The social travel patterns of youth and young adults Thomas, Reena Anne Elizabeth


Young people between the ages of sixteen and twenty-nine represent one-third of transit riders in Canada and over half of transit riders in the Greater Vancouver Regional District. They socialize in different places, and at different times of day, from children or adults. Because they are often left out of transportation studies involving children or adults, researchers know little about the way in which young people travel. Twenty-one youth and young adults from Vancouver and Surrey participated in this exploratory study to determine the ways in which transportation affected their social travel patterns. Social network mapping and focus groups with youth aged 17-21 and young adults aged 22-25 revealed the constraints that young people face when they travel for social purposes. Young people tend to socialize in the evening and at night, when transit frequency and reliability are low.

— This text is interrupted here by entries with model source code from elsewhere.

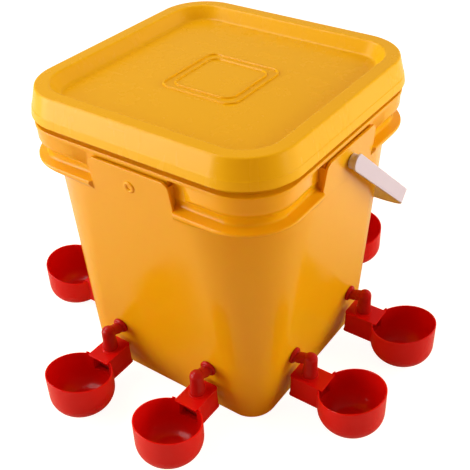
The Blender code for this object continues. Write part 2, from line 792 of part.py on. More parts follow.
def rim_cutter_mesh():
    """Slants the bowl's rim up from the housing, and turns its ends up beside the roof."""
    def rim(x):
        return HOUSING_TOP + RIM_RISE + (x - BOWL_OUT) * math.tan(RIM_SLANT)

    back = -2 * HOUSING_BACK
    far = BOWL_OUT + 1.2 * BOWL_RADIUS
    high = HOUSING_TOP + 3 * RIM_RISE + 2 * TIP_HEIGHT
    inside_roof = HOUSING_TOP - ROOF / 4
    start = bowl_meets_housing() - BOWL_WALL / 2
    end = start + TIP_LENGTH
    outline = [(back, high), (back, inside_roof), (start, inside_roof),
               (start, HOUSING_TOP + TIP_HEIGHT), (start + TIP_LENGTH / 3, HOUSING_TOP + TIP_HEIGHT),
               (end, rim(end)), (far, rim(far)), (far, high)]
    slab = plate_mesh(outline, 4 * BOWL_RADIUS)
    half = HOUSING_HALF - BOWL_WALL / 4
    over_roof = box_mesh((start - BOWL_WALL, -half, inside_roof),
                         (HOUSING_FRONT, half, high - RIM_RISE))
    return union(moved(slab, Matrix.Rotation(math.radians(90), 4, "X")), over_roof)


def chamber_low():
    return (-HOUSING_BACK + CHAMBER_WALL, -HOUSING_HALF + CHAMBER_WALL,
            HOUSING_BOTTOM + CHAMBER_WALL)


def chamber_high():
    return (CHAMBER_FRONT, HOUSING_HALF - CHAMBER_WALL, HOUSING_TOP - ROOF)


def mouth_mesh():
    """The water's way from the chamber into the bowl, under the roof's front edge."""
    right = arc((MOUTH_HALF - MOUTH_CORNER, MOUTH_TOP - MOUTH_CORNER), MOUTH_CORNER, 0, 90, 2)
    left = [(-x, y) for x, y in reversed(right)]
    outline = [(-MOUTH_HALF, MOUTH_SILL), (MOUTH_HALF, MOUTH_SILL), *right, *left]
    first = CHAMBER_FRONT - CHAMBER_WALL / 2
    last = bowl_meets_housing() + 2 * BOWL_WALL
    mouth = plate_mesh(outline, last - first)
    return moved(mouth, upright(Matrix.Translation(((first + last) / 2, 0, 0))))


def cup_mesh():
    body = flared(housing_mesh(bowl_meets_housing() + BOWL_WALL, HOUSING_BOTTOM,
                               HOUSING_TOP - ROOF / 2))
    cup = union(body, bowl_mesh(0.0))
    cup = cut(cup, rim_cutter_mesh(), bowl_mesh(BOWL_WALL))
    roof = housing_mesh(HOUSING_FRONT, HOUSING_TOP - ROOF - FIT_GAP, HOUSING_TOP)
    collar = rod_mesh((0, 0, HOUSING_TOP - ROOF / 2), (0, 0, collar_top()), COLLAR_RADIUS,
                      COLLAR_RADIUS, ROUND_STEPS)
    cup = union(cup, roof, collar)
    cup = cut(cup, box_mesh(chamber_low(), chamber_high()), mouth_mesh())
    socket = drill_mesh((0, 0, HOUSING_TOP - 2 * ROOF), (0, 0, HOUSING_TOP + 2 * COLLAR_HEIGHT),
                        SPIGOT_RADIUS + RUNNING_GAP, ROUND_STEPS)
    seat = drill_mesh((0, 0, collar_top() - 2 * RING_WIRE - FIT_GAP), (0, 0, 2 * HOUSING_TOP),
                      ring_middle() + RING_WIRE + FIT_GAP, ROUND_STEPS)
    return cut(cup, socket, seat)


# Floats

def seal_top():
    return nozzle_tip() - FIT_GAP - FLOAT_TRAVEL


def float_top():
    return seal_top() - SEAL_HEIGHT + SEAL_POCKET - FIT_GAP


def float_mesh():
    low, high = Vector(chamber_low()), Vector(chamber_high())
    gap = FLOAT_SIDE_GAP
    block = box_mesh((low.x + gap, low.y + gap, low.z + FIT_GAP),
                     (high.x - gap, high.y - gap, float_top()))
    pocket = drill_mesh((0, 0, float_top() - SEAL_POCKET), (0, 0, float_top() + SEAL_HEIGHT),
                        SEAL_RADIUS + FIT_GAP)
    return cut(block, pocket)


def seal_mesh():
    return rod_mesh((0, 0, seal_top() - SEAL_HEIGHT), (0, 0, seal_top()), SEAL_RADIUS, SEAL_RADIUS)


# Assembly

def add_part(name, mesh, material, collection, parent=None):
    mesh.name = name
    if not mesh.materials:
        mesh.materials.append(material)
        smooth(mesh)
    part = bpy.data.objects.new(name, mesh)
    collection.objects.link(part)
    part.parent = parent
    return part


def add_empty(name, collection, matrix):
    empty = bpy.data.objects.new(name, None)
    empty.empty_display_size = 0.02
    empty.matrix_world = matrix
    collection.objects.link(empty)
    return empty


def build():
    clear_scene()
    drinker = new_collection("poultry_drinker")
    yellow = new_material("pail_yellow", (0.85, 0.42, 0.03), 0.32)
    lid_yellow = new_material("lid_yellow", (0.86, 0.43, 0.03), 0.34)
    white = new_material("handle_white", (0.80, 0.78, 0.80), 0.45)
    red = new_material("cup_red", (0.55, 0.012, 0.008), 0.25)
    fitting_red = new_material("fitting_red", (0.50, 0.010, 0.008), 0.28)
    float_red = new_material("float_red", (0.45, 0.02, 0.02), 0.4)
    rubber = new_material("seal_rubber", (0.02, 0.02, 0.02), 0.7)
    silicone = new_material("gasket_silicone", (0.70, 0.68, 0.62), 0.6)

    add_part("bucket", pail_mesh(), yellow, drinker)
    add_part("lid", loft_mesh(soften(lid_profile())), lid_yellow, drinker)
    add_part("lid_gasket", loft_mesh(gasket_profile(), closed=True), silicone, drinker)

    pivot = add_empty("handle_pivot", drinker, Matrix.Translation((0, 0, PIVOT_HEIGHT)))
    add_part("carry_handle", handle_mesh(), white, drinker, pivot)

    cup, elbow, block, seal = cup_mesh(), elbow_mesh(), float_mesh(), seal_mesh()
    nut, washer, ring = nut_mesh(), washer_mesh(), ring_mesh()
    for number, side, across in stations():
        place = side_matrix(side) @ Matrix.Translation((STEM_X, across, 0))
        stem = add_empty(f"stem_axis_{number}", drinker, place)
        add_part(f"elbow_{number}", elbow, fitting_red, drinker, stem)
        add_part(f"cup_{number}", cup, red, drinker, stem)
        add_part(f"float_{number}", block, float_red, drinker, stem)
        add_part(f"float_seal_{number}", seal, rubber, drinker, stem)
        add_part(f"stem_o_ring_{number}", ring, rubber, drinker, stem)
        wall_place = side_matrix(side) @ wall_frame(across, FITTING_HEIGHT)
        wall = add_empty(f"wall_hole_{number}", drinker, wall_place)
        add_part(f"lock_nut_{number}", nut, fitting_red, drinker, wall)
        add_part(f"wall_washer_{number}", washer, rubber, drinker, wall)


build()
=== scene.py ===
# Looks of the square poultry drinker: a yellow pail with its lid, a white carry handle,
# and eight red float cups on elbows. Metres, +Z up, the floor at zero.
import math

import bmesh
import bpy
from mathutils import Euler, Matrix, Vector


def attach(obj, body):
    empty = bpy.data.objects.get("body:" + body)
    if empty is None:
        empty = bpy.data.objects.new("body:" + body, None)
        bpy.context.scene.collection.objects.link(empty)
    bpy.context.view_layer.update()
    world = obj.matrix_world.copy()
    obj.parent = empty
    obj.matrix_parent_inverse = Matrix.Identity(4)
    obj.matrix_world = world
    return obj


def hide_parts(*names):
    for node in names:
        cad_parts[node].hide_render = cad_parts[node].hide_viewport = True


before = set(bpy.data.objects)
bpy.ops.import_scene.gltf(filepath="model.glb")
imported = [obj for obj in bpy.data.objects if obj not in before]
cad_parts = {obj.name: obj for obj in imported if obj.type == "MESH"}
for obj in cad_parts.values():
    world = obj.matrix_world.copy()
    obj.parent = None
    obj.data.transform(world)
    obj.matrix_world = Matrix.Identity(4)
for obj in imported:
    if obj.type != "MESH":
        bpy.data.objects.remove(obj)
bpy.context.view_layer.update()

print("stage: frame loaded,", len(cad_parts), "nodes")


# Modelling helpers

mergeDistance = 0.000005


def deselectAll():
    if bpy.context.mode != "OBJECT":
        bpy.ops.object.mode_set(mode="OBJECT")
    bpy.ops.object.select_all(action="DESELECT")


def makeActive(piece):
    deselectAll()
    piece.select_set(True)
    bpy.context.view_layer.objects.active = piece


def startEditing(piece, kind="VERT"):
    makeActive(piece)
    bpy.ops.object.mode_set(mode="EDIT")
    bpy.ops.mesh.select_mode(type=kind)
    bpy.ops.mesh.select_all(action="DESELECT")


def stopEditing():
    bpy.ops.object.mode_set(mode="OBJECT")


def selectAll():
    bpy.ops.mesh.select_all(action="SELECT")


def drawOut(x, y, z):
    bpy.ops.mesh.extrude_region_move(TRANSFORM_OT_translate={"value": (x, y, z)})


def moveSelected(x, y, z):
    bpy.ops.transform.translate(value=(x, y, z))


def scaleSelected(values, centre):
    bpy.ops.transform.resize(value=values, center_override=centre)


def bevelSelected(offset, segments, affect="EDGES"):
    bpy.ops.mesh.bevel(offset=offset, segments=segments, profile=0.5, affect=affect)


def selectPoints(wanted):
    shape = bmesh.from_edit_mesh(bpy.context.object.data)
    for point in shape.verts:
        point.select_set(bool(wanted(point.co)))
    shape.select_flush_mode()
    bmesh.update_edit_mesh(bpy.context.object.data)


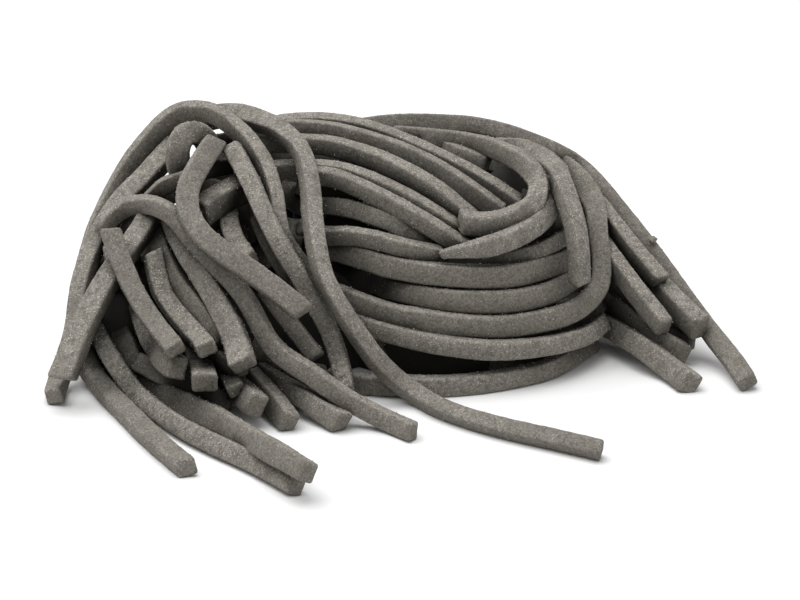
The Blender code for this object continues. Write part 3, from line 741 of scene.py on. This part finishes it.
# the hidden half: rings up the back of the coil, over its top, and drapes behind the arch
hiddenLook = {
    "centre": (5.0, 21.0),
    "radius": (21.5, 23.5),
    "layers": 8,
    "layerRise": 2.9,
    "layerShrink": 0.015,
    "startDeg": 212.0,
    "startSpreadDeg": 12.0,
    "sweepDeg": 205.0,
    "sweepSpreadDeg": (-15.0, 10.0),
    "ringMarks": 9,
    "wander": 1.2,
    "wave": 0.8,
    "topHeight": 18.0,
    "topDrop": 8.0,           # how much lower the middle lies
    "topScales": (0.84, 0.70, 0.56, 0.40),
    "drapeCount": 11,
    "drapeX": (-40.5, -13.0),
    "drapeTopY": 7.0,
    "drapeTopHeights": (16.5, 20.5),
    "drapeKnee": (14.0, 11.0),
    "drapeFootY": 17.5,
    "drapeFlare": 0.15,
    "flareFromX": -15.0,      # where the drapes hang straight
    "leanSpread": 3.0,
    "reachSpread": (-3.0, 2.5),
    "topSpread": 1.5,
    "flour": (0.3, 0.5),
    "topFlour": (0.0, 0.15),
    "sizes": (0.95, 1.2),
    "firstNumber": 100,       # sets their ends and wobble apart from the traced ones
}


def ringRoute(rng, scale, height):
    look = hiddenLook
    start = math.radians(
        look["startDeg"] + rng.uniform(-look["startSpreadDeg"], look["startSpreadDeg"]))
    sweep = math.radians(look["sweepDeg"] + rng.uniform(*look["sweepSpreadDeg"]))
    phase = rng.uniform(0.0, 2 * math.pi)
    points = []
    for s in np.linspace(0.0, 1.0, look["ringMarks"]):
        angle = start - sweep * s
        wander = look["wander"] * math.sin(3 * angle + phase)
        x = look["centre"][0] + (look["radius"][0] * scale + wander) * math.cos(angle)
        y = look["centre"][1] + (look["radius"][1] * scale + wander) * math.sin(angle)
        z = height + look["wave"] * math.sin(2 * angle + phase)
        points.append((x, y, max(settling["tableCentreHeight"], z)))
    return smoothRoute(points, settling["sampleStep"])


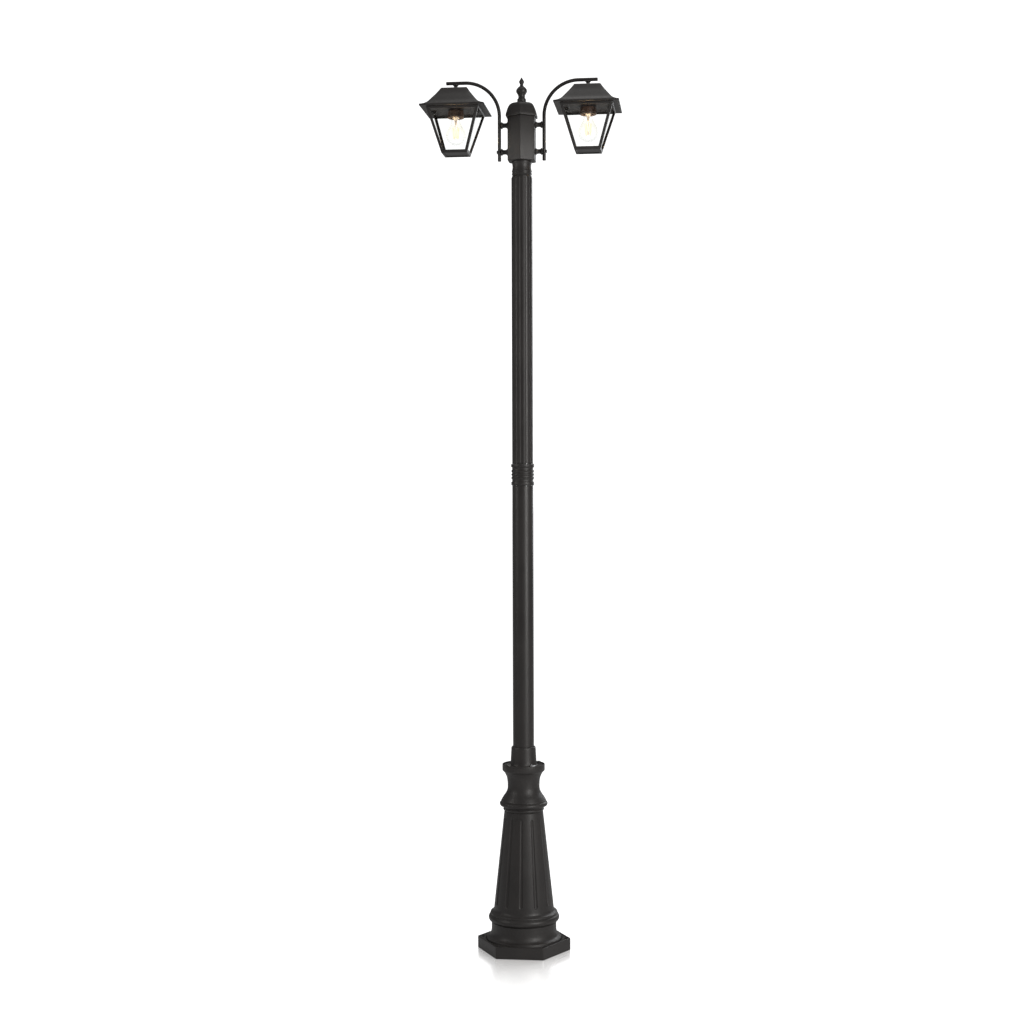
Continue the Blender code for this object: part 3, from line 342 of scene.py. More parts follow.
def smooth(points, steps=6):
    """A Catmull-Rom curve through profile or route points."""
    size = len(points[0])
    points = [Vector(p) for p in points]
    padded = [2 * points[0] - points[1], *points, 2 * points[-1] - points[-2]]
    made = []
    for a, b, c, d in zip(padded, padded[1:], padded[2:], padded[3:]):
        for i in range(steps):
            t = i / steps
            made.append(0.5 * (2 * b + (c - a) * t + (2 * a - 5 * b + 4 * c - d) * t ** 2
                               + (3 * b - a - 3 * c + d) * t ** 3))
    made.append(points[-1])
    return [tuple(p[:size]) for p in made]


def eased(profile, radius, closed=False):
    """A profile with each corner sharper than 25 degrees rounded off, in three steps."""
    steps = 3
    points = [Vector(p) for p in profile]
    count = len(points)
    made = []
    for i, point in enumerate(points):
        if not closed and i in (0, count - 1):
            made.append(tuple(point))
            continue
        back, ahead = points[i - 1] - point, points[(i + 1) % count] - point
        if (back.length < 1e-7 or ahead.length < 1e-7
                or math.pi - back.angle(ahead) < math.radians(25)):
            made.append(tuple(point))
            continue
        reach = min(radius, back.length * 0.45, ahead.length * 0.45)
        start, end = point + back.normalized() * reach, point + ahead.normalized() * reach
        for k in range(steps + 1):
            t = k / steps
            made.append(tuple(start * (1 - t) ** 2 + point * 2 * t * (1 - t) + end * t ** 2))
    return made


def skin(loops, closed=False):
    """A mesh over a stack of loops; a loop of one point closes an end to a pole."""
    mesh = bpy.data.meshes.new("skin")
    work = bmesh.new()
    rings = [[work.verts.new(p) for p in loop] for loop in loops]
    pairs = list(zip(rings, rings[1:]))
    if closed:
        pairs.append((rings[-1], rings[0]))
    for low, high in pairs:
        count = max(len(low), len(high))
        for i in range(count):
            k = (i + 1) % count
            if len(low) == 1:
                work.faces.new((low[0], high[k], high[i]))
            elif len(high) == 1:
                work.faces.new((low[i], low[k], high[0]))
            else:
                work.faces.new((low[i], low[k], high[k], high[i]))
    if not closed:
        for ring in (rings[0], rings[-1]):
            if len(ring) > 1:
                work.faces.new(ring)
    bmesh.ops.recalc_face_normals(work, faces=work.faces)
    work.to_mesh(mesh)
    work.free()
    return mesh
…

Extensive planning and organization of trips means that young people socialize in a few small social activity corridors, face long travel distances to the residential areas of the region, and rarely travel spontaneously. Their ability to use other alternative transportation modes, such as cycling and walking, is limited by long travel distances and consistently rainy weather for six months of the year. Young people also make extreme adjustments to their social lives, schedules and personal safety in order to take transit in the evening and at night. Although affordability is a significant barrier to car ownership, young people in the GVRD are also increasingly aware of urban planning and environmental issues, making them reluctant to rely on cars. Many choose transit as their preferred mode of transportation, and would like to continue to use transit in the future. This study contributed to an understanding of the social travel patterns of youth and young adults, and revealed the significance of this demographic in planning transit services. However, because of the small sample size, future research might include quantitative surveys of youth and young adults in the GVRD to clarify and reinforce their social travel patterns.